US: The work you’ve produced for Playable Cities is very much dependent on drawing the attention of passers-by and enticing them into play – it’s not necessarily a thing people set out to play in the same way that games within your own practice tend to be.
HILARY: For sure, something like Urbanimals people would have encountered it maybe on their way to work. It’s about unexpected interactions that break up the everyday as opposed to “we’re going here to do this thing, I know I’m entering into this thing”.
And yeah, it’s a very tough line because you want to invite people in but you want to also invite people to say no or allow them to say “I’m not into this right now”. It’s sometimes very hard to convince people that that’s not a failure. If people just stand and look, you know, that’s actually perfectly fine. We’re not tracking people all the time. You might look one time and play another day. I might look one day when there’s loads of people watching me and I don’t want to hop around but another day I might be on my own or in a different mood and want to play.
But also you find yourself asking: if everyone just stands and looks at a project and they don’t play then is it just crap? Where’s my line of deciding that this works or doesn’t? One of the most interesting learnings from something like Urbanimals, where we installed animals in different, places is: how do you invite people into that interaction? Are there determinant instructions? If there are, are you then just saying “do A, do B”?
When you compare something like that to something like Shadowing [where lamp-posts played back recorded “shadows” of people who’d passed under them before], it’s an unfair comparison. People already know how to behave under a lamp-post, they know what to do – so even subverting that is easier. If you see something like a projected rabbit and have no context for that in real life, then how do you know how to play with it?

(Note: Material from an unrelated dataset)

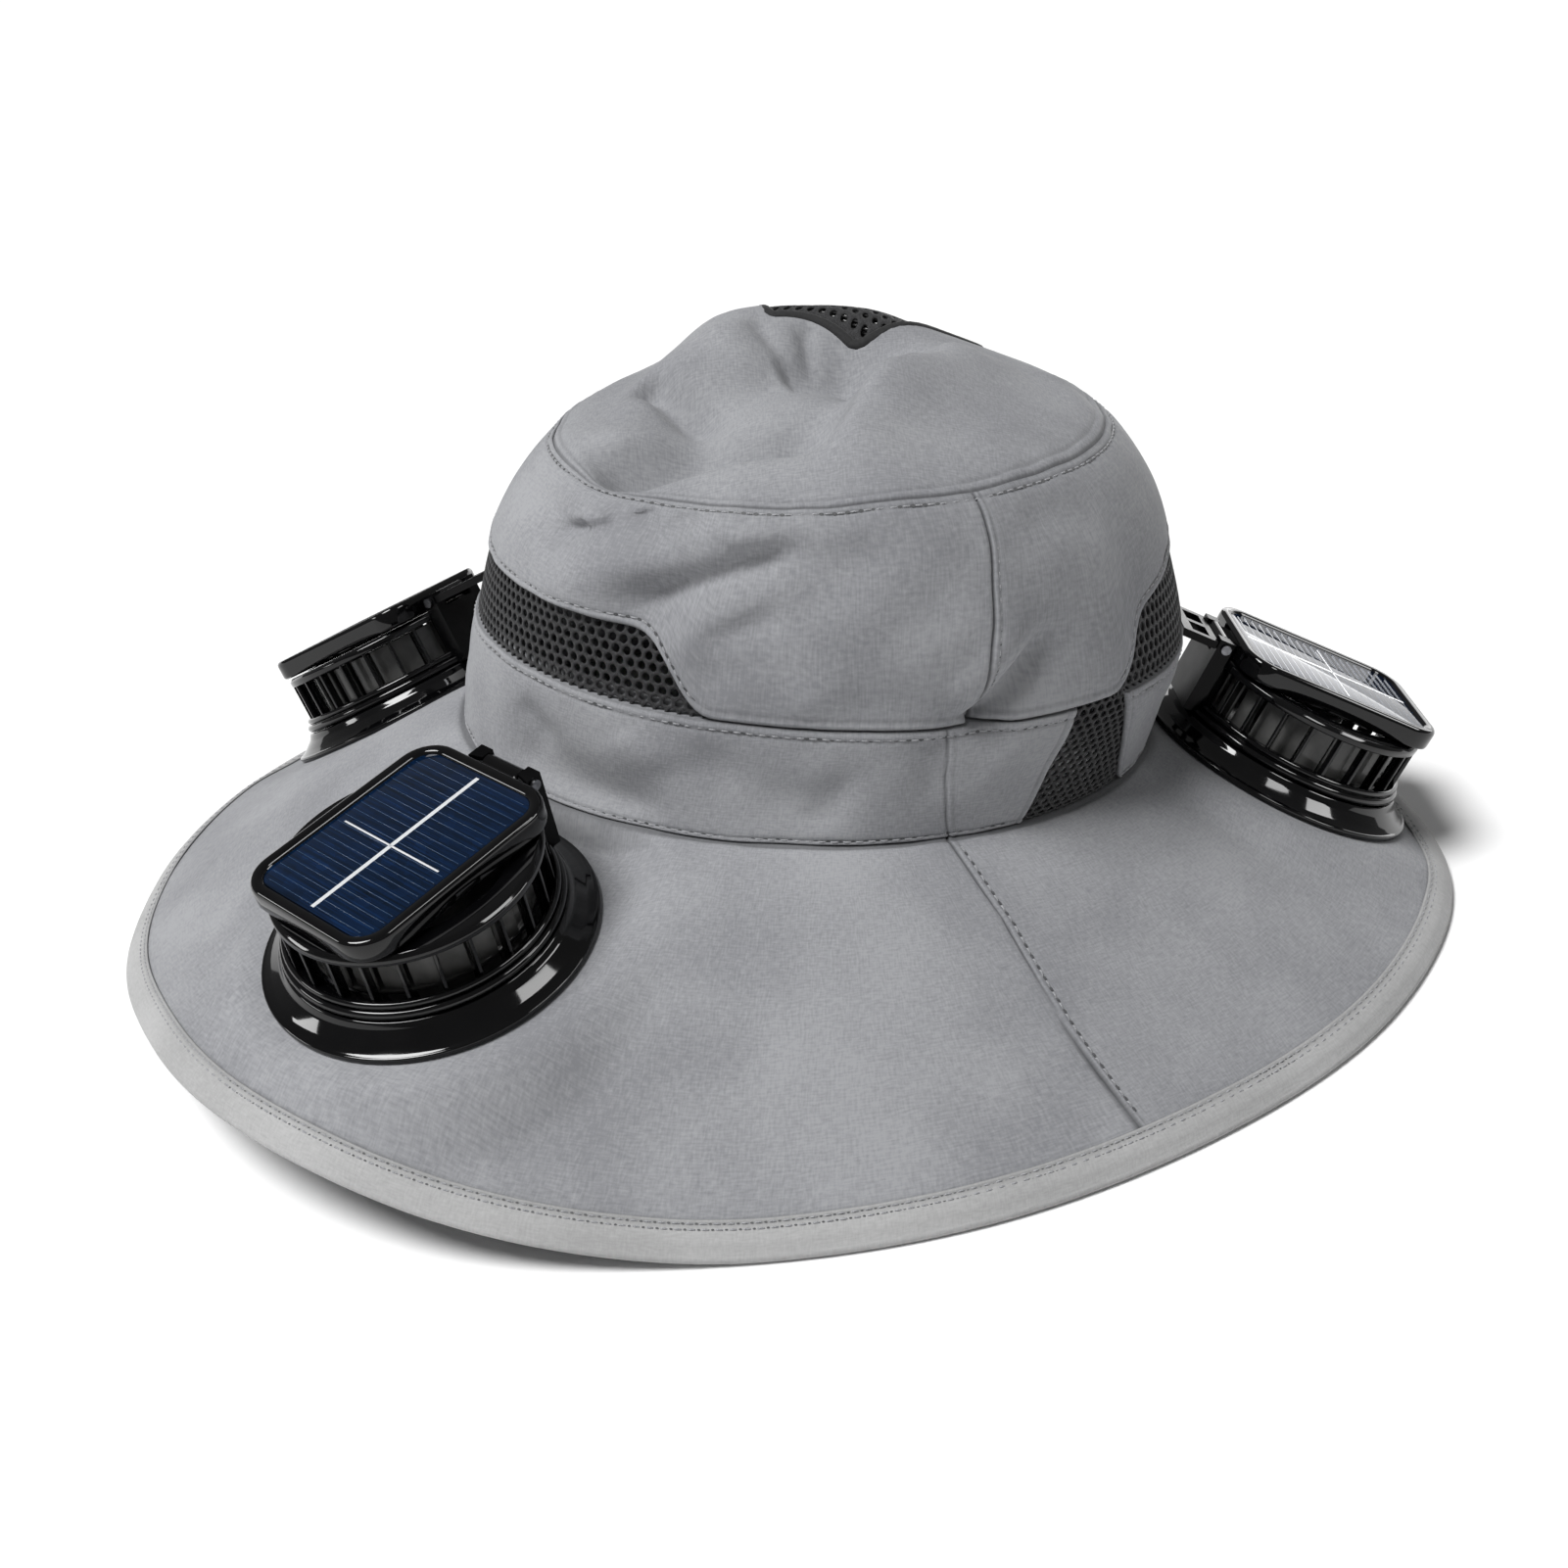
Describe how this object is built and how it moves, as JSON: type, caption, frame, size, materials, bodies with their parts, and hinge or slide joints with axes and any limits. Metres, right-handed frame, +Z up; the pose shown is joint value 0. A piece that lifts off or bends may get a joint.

So it’s really hard. And again it’s very hard to find a balance – especially as I wasn’t making the project, someone else was making it.
US: So it comes back to the question of how stopping and thinking about something is a way to engage. As creators of games we have to constantly think about what sort of engagement we’re happy with, what “counts” – looking is interesting and good but we wouldn’t usually be happy if people only looked, right? But at the same time we don’t want to go “people must all play for 45 seconds or what’s even the point”.
HILARY: And it’ll change for each piece of work!
At the same as I say “well looking at it might be an okay response”, I have also found myself shouting at people “you have to play it or you can’t judge”. It’s like closing the book and going “well I know what the story is”. So there are definitely two sides.
US: If we return for a moment to the question of how to get people who are just walking about to stop and play – well you’ve made and produced games for a load of places now, there’s London and Bristol and Dublin and Krakow and Lagos just as the ones I know about off the top of my head. To what extent are the things you learn about playing in one city transferable to others?
HILARY: I think… it’s really generalised rules. I think don’t assume you know how people will behave in a new place, and don’t assume anyone knows. Especially when you come to a new city for two weeks, people say things like “people in Krakow do this”. They might be right, but they also might be massively wrong. It might just be the way they encountered people or the way they make things that makes people behave like that rather than absolute truth.
US: So you would be wary of working somewhere for a day or a week and jumping to conclusions about what it’s like.
HILARY: Yeah. And it’s important to get as many different voices as you can – that’s a good rule to be strict about. For example we did Playable Cities Lagos [a project to try out prototypes of playable interactions in Lagos]. We had seven participants from Lagos and they each spoke about their city for 20 minutes, and they disagreed passionately with one another. It was meant to be an introduction to the city, not a big deep “these are problems with the city” discussion, but they all argued passionately so we got a good sense of the place. Don’t just listen to one person, listen to five.